— YOUR TASK —
Search the material for the string "this", then return every line where it is found.

— SUPPLIED MATERIAL —
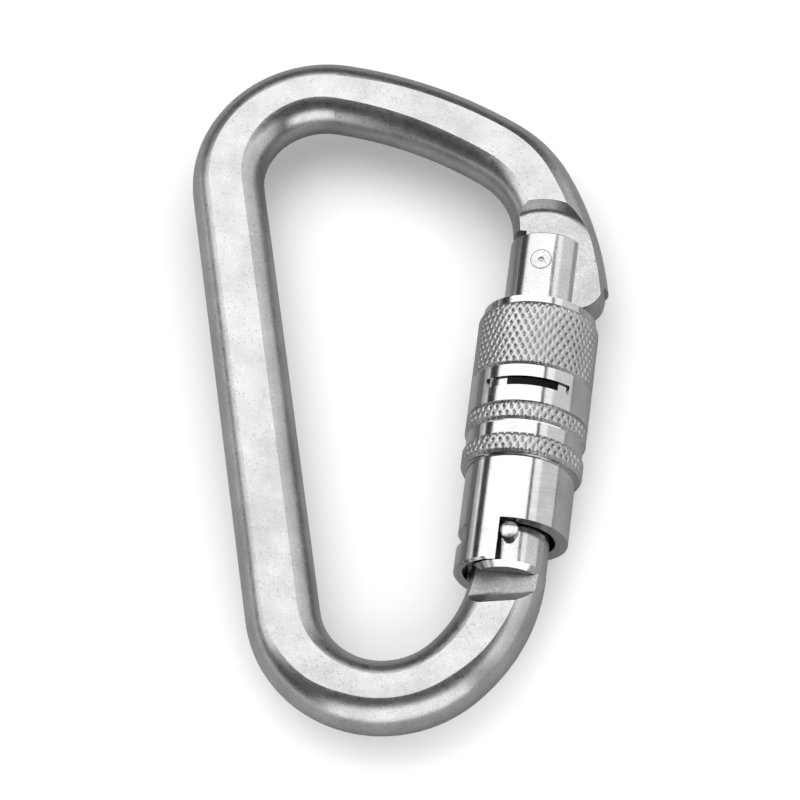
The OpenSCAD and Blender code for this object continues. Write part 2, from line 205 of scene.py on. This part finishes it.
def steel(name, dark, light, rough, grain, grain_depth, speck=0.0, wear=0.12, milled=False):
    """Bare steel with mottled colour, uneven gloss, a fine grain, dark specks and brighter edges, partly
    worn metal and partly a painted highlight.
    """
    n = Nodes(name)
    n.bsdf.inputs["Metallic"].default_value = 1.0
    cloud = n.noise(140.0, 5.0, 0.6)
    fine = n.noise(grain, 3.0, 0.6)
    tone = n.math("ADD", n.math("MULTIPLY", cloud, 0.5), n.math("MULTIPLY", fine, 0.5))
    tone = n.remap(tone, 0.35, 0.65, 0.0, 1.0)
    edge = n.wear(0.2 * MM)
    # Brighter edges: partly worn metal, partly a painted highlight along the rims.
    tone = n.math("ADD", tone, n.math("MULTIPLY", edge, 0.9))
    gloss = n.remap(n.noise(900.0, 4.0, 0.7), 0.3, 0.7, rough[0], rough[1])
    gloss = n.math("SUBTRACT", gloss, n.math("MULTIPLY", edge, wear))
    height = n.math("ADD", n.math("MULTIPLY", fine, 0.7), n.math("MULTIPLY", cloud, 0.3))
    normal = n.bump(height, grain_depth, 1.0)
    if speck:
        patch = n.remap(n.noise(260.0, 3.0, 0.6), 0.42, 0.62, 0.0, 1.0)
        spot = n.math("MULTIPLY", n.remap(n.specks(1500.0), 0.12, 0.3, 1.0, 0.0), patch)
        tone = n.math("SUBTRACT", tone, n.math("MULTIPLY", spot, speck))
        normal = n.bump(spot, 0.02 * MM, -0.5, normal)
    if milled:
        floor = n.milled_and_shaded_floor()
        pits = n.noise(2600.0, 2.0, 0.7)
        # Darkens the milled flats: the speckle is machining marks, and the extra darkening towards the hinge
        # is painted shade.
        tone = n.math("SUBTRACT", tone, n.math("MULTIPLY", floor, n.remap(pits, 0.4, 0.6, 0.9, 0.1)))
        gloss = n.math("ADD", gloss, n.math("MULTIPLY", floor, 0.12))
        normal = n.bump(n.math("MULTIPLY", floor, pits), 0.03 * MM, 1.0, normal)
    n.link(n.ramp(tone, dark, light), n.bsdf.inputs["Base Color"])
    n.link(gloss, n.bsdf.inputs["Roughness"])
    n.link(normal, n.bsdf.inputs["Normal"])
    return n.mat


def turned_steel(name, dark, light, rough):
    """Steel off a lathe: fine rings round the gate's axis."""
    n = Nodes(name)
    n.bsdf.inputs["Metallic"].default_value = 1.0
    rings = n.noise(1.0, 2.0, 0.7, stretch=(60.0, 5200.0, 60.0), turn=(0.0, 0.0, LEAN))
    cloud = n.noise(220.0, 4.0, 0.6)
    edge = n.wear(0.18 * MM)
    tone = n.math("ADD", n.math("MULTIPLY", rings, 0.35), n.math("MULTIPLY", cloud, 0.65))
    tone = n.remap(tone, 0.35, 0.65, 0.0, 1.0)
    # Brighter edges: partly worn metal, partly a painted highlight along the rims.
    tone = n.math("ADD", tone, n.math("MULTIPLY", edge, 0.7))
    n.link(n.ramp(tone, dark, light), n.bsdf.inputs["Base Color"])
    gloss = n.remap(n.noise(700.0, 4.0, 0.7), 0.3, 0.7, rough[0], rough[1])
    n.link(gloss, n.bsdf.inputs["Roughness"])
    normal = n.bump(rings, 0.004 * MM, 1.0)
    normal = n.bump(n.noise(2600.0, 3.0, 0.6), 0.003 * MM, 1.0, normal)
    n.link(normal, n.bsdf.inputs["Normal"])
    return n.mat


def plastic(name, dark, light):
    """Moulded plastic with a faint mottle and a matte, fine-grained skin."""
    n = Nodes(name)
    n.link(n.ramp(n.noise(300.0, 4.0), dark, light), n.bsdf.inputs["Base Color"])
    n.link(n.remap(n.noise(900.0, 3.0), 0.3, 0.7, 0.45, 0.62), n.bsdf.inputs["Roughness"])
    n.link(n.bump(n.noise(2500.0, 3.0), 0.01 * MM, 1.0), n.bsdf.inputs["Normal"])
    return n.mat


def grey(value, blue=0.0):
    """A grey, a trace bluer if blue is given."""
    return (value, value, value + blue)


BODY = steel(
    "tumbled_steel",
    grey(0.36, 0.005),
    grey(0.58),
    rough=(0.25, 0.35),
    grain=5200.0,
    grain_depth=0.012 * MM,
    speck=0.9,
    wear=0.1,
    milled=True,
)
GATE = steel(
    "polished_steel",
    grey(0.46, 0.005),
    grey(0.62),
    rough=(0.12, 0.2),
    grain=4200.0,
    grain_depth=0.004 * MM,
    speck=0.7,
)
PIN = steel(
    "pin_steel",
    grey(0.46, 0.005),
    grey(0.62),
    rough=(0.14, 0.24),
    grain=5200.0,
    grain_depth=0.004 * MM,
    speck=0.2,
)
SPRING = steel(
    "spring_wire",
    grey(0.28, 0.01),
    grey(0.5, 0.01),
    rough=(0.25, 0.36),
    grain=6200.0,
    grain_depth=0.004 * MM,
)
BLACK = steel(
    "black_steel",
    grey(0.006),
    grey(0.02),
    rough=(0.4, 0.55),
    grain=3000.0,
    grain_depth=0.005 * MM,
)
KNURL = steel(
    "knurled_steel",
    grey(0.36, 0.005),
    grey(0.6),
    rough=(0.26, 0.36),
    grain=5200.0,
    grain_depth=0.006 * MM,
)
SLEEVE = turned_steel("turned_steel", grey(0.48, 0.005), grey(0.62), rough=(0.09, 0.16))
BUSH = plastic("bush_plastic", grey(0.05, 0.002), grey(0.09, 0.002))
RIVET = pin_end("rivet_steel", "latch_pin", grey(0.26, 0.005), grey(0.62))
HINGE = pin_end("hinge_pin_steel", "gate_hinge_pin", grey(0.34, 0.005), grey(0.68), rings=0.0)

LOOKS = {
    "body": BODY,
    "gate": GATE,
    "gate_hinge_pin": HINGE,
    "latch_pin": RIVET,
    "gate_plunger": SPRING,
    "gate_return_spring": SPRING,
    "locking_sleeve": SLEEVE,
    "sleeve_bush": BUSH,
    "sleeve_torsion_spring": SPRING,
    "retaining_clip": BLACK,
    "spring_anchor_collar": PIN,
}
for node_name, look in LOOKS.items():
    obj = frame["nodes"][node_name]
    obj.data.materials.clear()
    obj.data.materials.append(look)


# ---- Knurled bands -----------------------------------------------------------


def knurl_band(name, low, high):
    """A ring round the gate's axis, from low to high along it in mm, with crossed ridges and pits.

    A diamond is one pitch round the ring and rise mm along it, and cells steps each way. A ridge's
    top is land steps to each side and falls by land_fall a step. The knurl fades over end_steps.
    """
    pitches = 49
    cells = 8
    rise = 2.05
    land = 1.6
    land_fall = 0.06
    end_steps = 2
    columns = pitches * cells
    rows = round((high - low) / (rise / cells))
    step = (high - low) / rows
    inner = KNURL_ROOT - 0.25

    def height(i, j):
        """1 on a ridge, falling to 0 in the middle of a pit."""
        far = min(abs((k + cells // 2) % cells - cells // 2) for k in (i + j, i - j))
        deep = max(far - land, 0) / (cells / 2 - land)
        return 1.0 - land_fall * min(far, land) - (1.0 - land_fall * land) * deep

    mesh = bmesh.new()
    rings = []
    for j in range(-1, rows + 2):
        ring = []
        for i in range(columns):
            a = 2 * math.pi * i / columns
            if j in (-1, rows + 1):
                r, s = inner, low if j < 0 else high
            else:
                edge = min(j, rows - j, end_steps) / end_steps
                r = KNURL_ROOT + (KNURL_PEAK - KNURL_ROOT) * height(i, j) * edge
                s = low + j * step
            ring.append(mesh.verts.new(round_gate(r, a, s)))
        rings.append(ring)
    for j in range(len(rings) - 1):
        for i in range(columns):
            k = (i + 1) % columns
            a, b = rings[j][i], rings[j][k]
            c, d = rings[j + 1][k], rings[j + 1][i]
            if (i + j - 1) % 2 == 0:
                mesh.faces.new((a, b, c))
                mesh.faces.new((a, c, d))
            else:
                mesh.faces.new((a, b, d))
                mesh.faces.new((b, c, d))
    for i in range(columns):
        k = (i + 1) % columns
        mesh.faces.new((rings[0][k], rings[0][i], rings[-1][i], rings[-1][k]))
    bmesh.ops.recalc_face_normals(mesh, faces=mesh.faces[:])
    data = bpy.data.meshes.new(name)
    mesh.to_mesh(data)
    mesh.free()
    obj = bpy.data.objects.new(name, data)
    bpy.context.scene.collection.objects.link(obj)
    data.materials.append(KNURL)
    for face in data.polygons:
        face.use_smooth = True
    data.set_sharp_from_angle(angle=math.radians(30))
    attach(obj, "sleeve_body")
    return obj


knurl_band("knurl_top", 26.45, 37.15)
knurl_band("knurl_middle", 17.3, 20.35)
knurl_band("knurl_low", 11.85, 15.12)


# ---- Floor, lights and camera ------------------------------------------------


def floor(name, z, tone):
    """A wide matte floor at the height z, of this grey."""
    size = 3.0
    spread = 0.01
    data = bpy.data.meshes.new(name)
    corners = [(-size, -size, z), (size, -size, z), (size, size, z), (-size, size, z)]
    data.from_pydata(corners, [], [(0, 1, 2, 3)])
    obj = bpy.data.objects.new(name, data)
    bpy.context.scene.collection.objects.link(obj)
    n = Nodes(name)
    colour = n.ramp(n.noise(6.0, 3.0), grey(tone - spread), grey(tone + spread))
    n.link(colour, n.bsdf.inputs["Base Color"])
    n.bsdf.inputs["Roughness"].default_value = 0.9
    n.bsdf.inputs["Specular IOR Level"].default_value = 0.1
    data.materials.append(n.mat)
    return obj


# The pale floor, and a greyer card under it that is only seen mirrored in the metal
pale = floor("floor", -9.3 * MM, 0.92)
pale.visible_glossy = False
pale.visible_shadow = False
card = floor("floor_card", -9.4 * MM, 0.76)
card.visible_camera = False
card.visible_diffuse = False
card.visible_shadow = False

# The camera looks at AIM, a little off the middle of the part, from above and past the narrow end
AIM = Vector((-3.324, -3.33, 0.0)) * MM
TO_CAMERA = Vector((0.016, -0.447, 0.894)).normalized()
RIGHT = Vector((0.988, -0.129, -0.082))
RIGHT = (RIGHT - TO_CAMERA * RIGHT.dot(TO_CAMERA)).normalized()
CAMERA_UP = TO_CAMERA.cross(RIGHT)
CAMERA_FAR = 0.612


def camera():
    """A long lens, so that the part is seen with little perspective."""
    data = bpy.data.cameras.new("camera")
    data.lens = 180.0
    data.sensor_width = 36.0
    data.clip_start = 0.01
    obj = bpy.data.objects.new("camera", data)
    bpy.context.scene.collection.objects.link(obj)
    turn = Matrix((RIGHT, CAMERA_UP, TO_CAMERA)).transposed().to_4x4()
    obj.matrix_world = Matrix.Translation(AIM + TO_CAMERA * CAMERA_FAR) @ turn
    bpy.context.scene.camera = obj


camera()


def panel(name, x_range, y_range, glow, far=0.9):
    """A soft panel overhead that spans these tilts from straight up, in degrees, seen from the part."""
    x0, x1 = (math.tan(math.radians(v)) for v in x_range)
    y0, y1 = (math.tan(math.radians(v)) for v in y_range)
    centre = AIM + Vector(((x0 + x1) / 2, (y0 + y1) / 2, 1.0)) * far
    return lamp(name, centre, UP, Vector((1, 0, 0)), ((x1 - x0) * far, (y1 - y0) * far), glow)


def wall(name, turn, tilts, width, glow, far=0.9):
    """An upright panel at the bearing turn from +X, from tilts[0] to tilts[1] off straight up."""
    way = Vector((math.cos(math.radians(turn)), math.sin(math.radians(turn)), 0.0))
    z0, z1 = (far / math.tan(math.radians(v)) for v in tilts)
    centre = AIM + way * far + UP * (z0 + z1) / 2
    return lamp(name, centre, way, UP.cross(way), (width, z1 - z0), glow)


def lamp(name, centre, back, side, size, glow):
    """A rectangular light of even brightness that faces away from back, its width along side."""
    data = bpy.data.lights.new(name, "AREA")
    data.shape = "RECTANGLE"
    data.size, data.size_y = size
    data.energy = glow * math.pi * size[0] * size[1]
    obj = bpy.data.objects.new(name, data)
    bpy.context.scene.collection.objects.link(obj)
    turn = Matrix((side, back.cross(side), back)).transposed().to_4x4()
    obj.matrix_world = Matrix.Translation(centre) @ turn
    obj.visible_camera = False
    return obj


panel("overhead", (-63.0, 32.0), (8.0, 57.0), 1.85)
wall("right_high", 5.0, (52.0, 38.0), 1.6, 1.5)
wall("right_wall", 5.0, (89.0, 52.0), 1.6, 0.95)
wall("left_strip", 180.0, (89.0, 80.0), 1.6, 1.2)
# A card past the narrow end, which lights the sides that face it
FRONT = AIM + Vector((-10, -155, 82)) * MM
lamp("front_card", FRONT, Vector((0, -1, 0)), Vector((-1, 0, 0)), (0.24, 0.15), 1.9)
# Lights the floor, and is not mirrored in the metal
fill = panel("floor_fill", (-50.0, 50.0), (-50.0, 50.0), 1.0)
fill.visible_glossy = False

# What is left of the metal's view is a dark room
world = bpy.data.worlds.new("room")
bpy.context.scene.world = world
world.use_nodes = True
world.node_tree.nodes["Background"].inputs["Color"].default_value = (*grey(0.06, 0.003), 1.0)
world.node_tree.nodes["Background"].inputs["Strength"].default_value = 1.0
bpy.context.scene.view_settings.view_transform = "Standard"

— TASK RESULT —
The OpenSCAD and Blender code for this object continues. Write part 2, from line 205 of scene.py on. This part finishes it.
    """A wide matte floor at the height z, of this grey."""